(WHAT THE TASK ASKS) Look in the material below for the line with "The FreeCAD and" and the line with "a bowed, leaning", then set down exactly those two lines and all lines between, nothing more.

(DATA SHOWN)
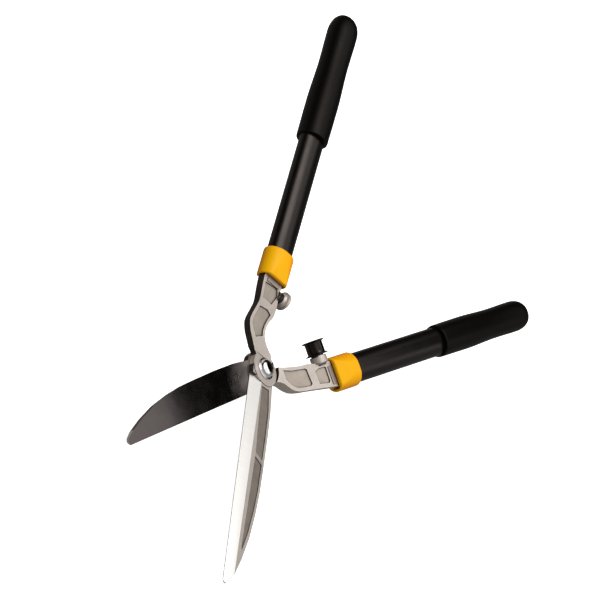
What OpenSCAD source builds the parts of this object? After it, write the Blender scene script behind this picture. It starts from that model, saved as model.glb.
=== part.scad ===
// Long-handled hedge shears: two forged halves that cross at one bolt, each with a cranked shank,
// an oval tube handle behind a moulded collar, a soft grip, and a rubber bumper between the shanks.
// Millimetres. Origin on the pivot axis, in the plane where the blades slide on each other.
// +Z runs along the pivot towards its domed head, -Y towards the blade tips, +Y towards the grips.
// The front half has its blade at +X and its handle at -X; the rear half is the other way round.

/* [Pose] */
// Half the angle between the two cutting edges as modelled
edge_half_angle = 21.8; // [14:0.2:28]
// Sideways lean of each handle from the +Y axis
handle_lean = 25.3; // [20:0.1:30]
// Rise of each handle out of the blade plane
handle_rise = 13.3; // [10:0.1:16]

/* [Blades] */
// Pivot to blade tip
blade_len = 250; // [235:1:265]
// Distance of the straight cutting edge from the pivot
edge_offset = 15.8; // [15:0.1:17]
// Blade thickness near the hub
blade_t_root = 5.4; // [5.2:0.1:5.8]
// Blade thickness at the tip
blade_t_tip = 4.4; // [4:0.1:4.8]
// Thickness left along the cutting edge
edge_t = 0.8; // [0.5:0.1:1.2]
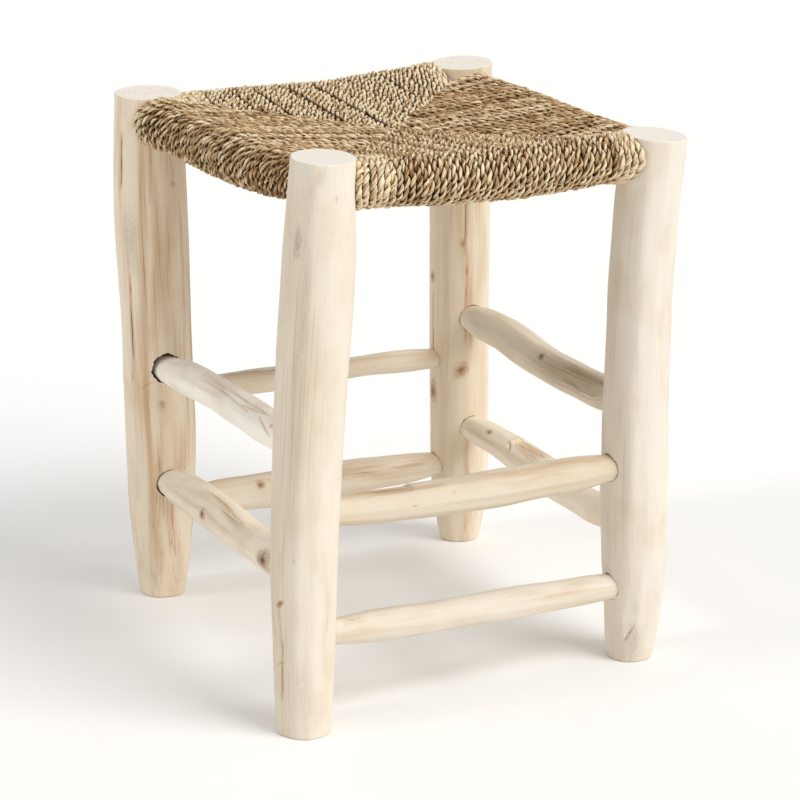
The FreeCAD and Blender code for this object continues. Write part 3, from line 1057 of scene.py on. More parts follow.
@dataclass
class Leg(Pole):
    """A leg: a bowed, leaning pole with a knife-cut foot and a sawn top."""

    quarter: tuple[int, int] = (1, 1)
    height: float = 450.0
    sole: float = 40.0
    ankle: float = 50.0
    shin: float = 52.0
    waist: float = 54.0
    belly: float = 55.0
    top: float = 53.0
    foot_taper: float = 60.0
    splay: tuple[float, float] = (0.0, 0.0)
    bow: tuple[float, float] = (0.0, 0.0)
    bow_shares: tuple[float, ...] = (0.2, 0.5, 1.0, 0.8, 0.3)
    top_shift: tuple[float, float] = (0.0, 0.0)
    top_slope: tuple[float, float] = (0.0, 0.0)
    stool_middle: Array = field(default_factory=lambda: np.zeros(2))

    spacing: float = 304.0
    sole_bevel: float = 1.8
    top_bevel: float = 0.9
    foot_facets: int = 8
    instep_height_share: float = 0.4
    instep_girth_share: float = 0.55
    body_height_shares: tuple[float, ...] = (0.27, 0.55, 0.8)
    rim_rows: int = 6
    face_shares: tuple[float, ...] = (0.02, 0.15, 0.3, 0.45, 0.6, 0.75, 0.88, 0.97)
    facet_turn_spread: float = 0.25
    facet_reach: tuple[float, float] = (0.85, 1.35)
    facet_depth: tuple[float, float] = (0.93, 1.0)
    facet_hollow: float = 0.6
    facet_curve: float = 0.35
    facet_allowance: float = 1.005
    facet_softness: float = 0.3
    facet_fade: tuple[float, float] = (1.15, 0.9)
    grain_at_top: float = 0.25
    grain_at_sole: float = 0.2
    slope_depth: float = 30.0

    def heights(self) -> list[float]:
        """Give the heights of the leg's sections, from its sole to its top."""
        body = [self.height * share for share in self.body_height_shares]
        return [0.0, self.foot_taper * self.instep_height_share, self.foot_taper, *body, self.height]

    def girth(self, along: Array) -> Array:
        """Give the leg's plain diameter.

        Args:
            along: heights.

        Returns:
            The diameter at each.
        """
        instep = self.sole + (self.ankle - self.sole) * self.instep_girth_share
        girths = [self.sole, instep, self.ankle, self.shin, self.waist, self.belly, self.top]
        return follow(self.heights(), girths, along)

    def middle(self, along: Array) -> Array:
        """Give the leg's middle, with its lean and its bow.

        Args:
            along: heights.

        Returns:
            The middle at each.
        """
        above = 1.0 - along / self.height
        bend = follow(self.heights(), (0.0, *self.bow_shares, 0.0), along)
        plan = [self.quarter[i] * self.spacing / 2.0 + self.splay[i] * above + self.bow[i] * bend
                + self.top_shift[i] * along / self.height + self.stool_middle[i] for i in (0, 1)]
        return np.stack([*plan, along], axis=-1)

    def plain_radius(self, height: float) -> float:
        """Give the leg's plain radius at one height."""
        return float(self.girth(np.array(height))) / 2.0

    def across(self) -> tuple[Array, Array]:
        """Count turns from the stool's right side towards its back."""
        return np.array([1.0, 0.0, 0.0]), np.array([0.0, 1.0, 0.0])

    def along_of(self, points: Array) -> Array:
        """Find the height of points."""
        return points[:, 2]

    def rows(self) -> Array:
        """List the rows: the flat sole, its rounded rim, the body, the top's rim and the top.

        Returns:
            For each row its height, how far it is let in, and its share of the radius.
        """
        rim = np.linspace(0.0, math.pi / 2.0, self.rim_rows)
        sole = self.sole_bevel * np.stack([1.0 - np.cos(rim), 1.0 - np.sin(rim)])
        top = self.top_bevel * np.stack([1.0 - np.cos(rim), 1.0 - np.sin(rim)])[:, ::-1]
        count = round((self.height - self.sole_bevel - self.top_bevel) / self.row_step)
        body = np.linspace(self.sole_bevel, self.height - self.top_bevel, count)[1:-1]
        rows = [(0.0, self.sole_bevel, share) for share in self.face_shares]
        rows += [(place, inset, 1.0) for place, inset in sole.T]
        rows += [(place, 0.0, 1.0) for place in body]
        rows += [(self.height - place, inset, 1.0) for place, inset in top.T]
        rows += [(self.height, self.top_bevel, share) for share in self.face_shares[::-1]]
        return np.array(rows)

    def knife_cuts(self, angle: Array, along: Array, radius: Array) -> Array:
        """Whittle the foot to broad facets that run out above the ankle.

        Args:
            angle: places round the leg, in radians.
            along: heights.
            radius: the leg's radius before.

        Returns:
            The radius with the facets.
        """
        random = np.random.default_rng(self.seed + 3)
        ankle = self.ankle / 2.0
        for number in range(self.foot_facets):
            spread = random.uniform(-self.facet_turn_spread, self.facet_turn_spread)
            turn = (number + spread) * math.tau / self.foot_facets
            reach = self.foot_taper * random.uniform(*self.facet_reach)
            hollow = 1.0 + self.facet_hollow * np.clip(1.0 - along / reach, 0.0, 1.0)
            slope = (ankle - self.sole / 2.0 * random.uniform(*self.facet_depth)) / reach
            distance = ankle - slope * np.clip(reach - along, 0.0, None) / hollow ** self.facet_curve
            distance = distance * self.facet_allowance
            cut = planed(radius, angle - turn, distance, self.facet_softness)
            fade = ease(along, reach * self.facet_fade[0], reach * self.facet_fade[1])
            radius = radius + (cut - radius) * fade
        return radius

    def ends_of_grain(self, along: Array) -> Array:
        """Tell which points lie on the sawn top or on the sole."""
        on_top = along > self.height - self.grain_at_top
        return np.where(on_top | (along < self.grain_at_sole), 1.0, 0.0)

    def settled(self, points: Array) -> Array:
        """Slope the top as the saw left it.

        Args:
            points: the finished points, under a level top.

        Returns:
            The points, with those near the top moved up or down.
        """
        offset = points[:, :2] - self.middle(points[:, 2])[:, :2]
        rise = offset @ np.array(self.top_slope)
        share = ease(points[:, 2], self.height - self.slope_depth, self.height)
        return points + np.outer(rise * share, UPWARD)


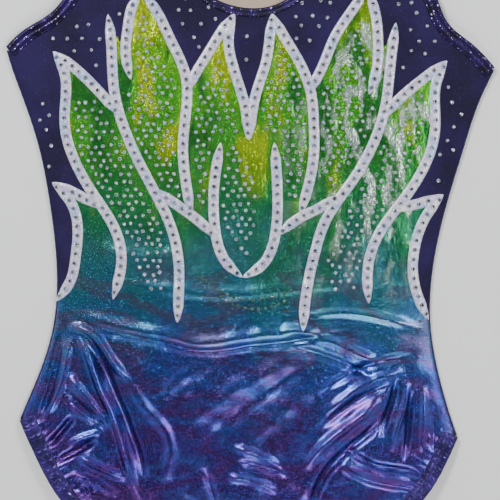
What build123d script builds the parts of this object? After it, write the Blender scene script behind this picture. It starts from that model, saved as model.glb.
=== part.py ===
"""Gymnastics leotard with petal applique and rhinestones, lying flat on its back.

+X runs across the garment, +Y towards the neck, +Z up from the surface that it lies on.
The front stands over a flat back as a low roof of layers (lining, fabric, trim), so that the
inside stays open at the neck, the two arm openings and the two leg openings.
"""
from build123d import *
import math
import os

os.makedirs("parts", exist_ok=True)

# ---------------------------------------------------------------- driving dimensions, mm
chest_width = 316.0          # across the underarm corners
body_length = 526.0          # shoulder seam to crotch seam
clear_height = 10.5          # room between the back lining and the front lining
fabric_t = 0.9               # foil spandex and plain spandex
lining_t = 0.5               # skin-tone lining
trim_t = 0.6                 # pearl applique strip
trim_w = 7.0                 # full width of a strip between its pointed ends
trim_point = 11.0            # length over which a strip narrows to its point
binding_over = 0.6           # binding stands this far above the fabric
binding_wall = 0.3
neck_binding_w = 5.0
arm_binding_w = 8.0
leg_band_w = 10.0
elastic_gap = 0.15           # clearance of an elastic inside its binding
seam_w = 0.8                 # overlocked seam edge
stone_d = 3.1                # trim stones
petal_stone_d = 3.2
yoke_stone_d = 2.8
stone_h = 1.1
table_share = 0.28           # radius of a stone's table as a share of its diameter
stone_lift = 0.06            # adhesive film under each stone
trim_pitch = 6.0
petal_pitch = 7.0
yoke_pitch = 10.5
waist_pitch = 4.6
label_size = (26.0, 14.0)
label_t = 0.25

# ------------------------------------------------------------------------- pattern pieces
# The pattern is drafted on a size 316 across and 526 long, and graded to the size above.
draft_width = 316.0
draft_length = 526.0

# side seam lines: (y, left x, right x)
sides = [
    (263.0, -165.0, 170.0),
    (190.0, -162.0, 170.0),
    (121.5, -158.0, 164.0),
    (90.0, -147.5, 149.5),
    (58.0, -137.0, 138.5),
    (20.0, -129.5, 127.0),
    (-25.0, -125.0, 117.5),
    (-60.0, -127.5, 116.5),
    (-90.0, -136.5, 121.5),
    (-120.0, -149.0, 130.0),
    (-190.0, -166.0, 152.0),
    (-263.0, -166.0, 152.0),
]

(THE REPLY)
The FreeCAD and Blender code for this object continues. Write part 3, from line 1057 of scene.py on. More parts follow.
@dataclass
class Leg(Pole):
    """A leg: a bowed, leaning pole with a knife-cut foot and a sawn top."""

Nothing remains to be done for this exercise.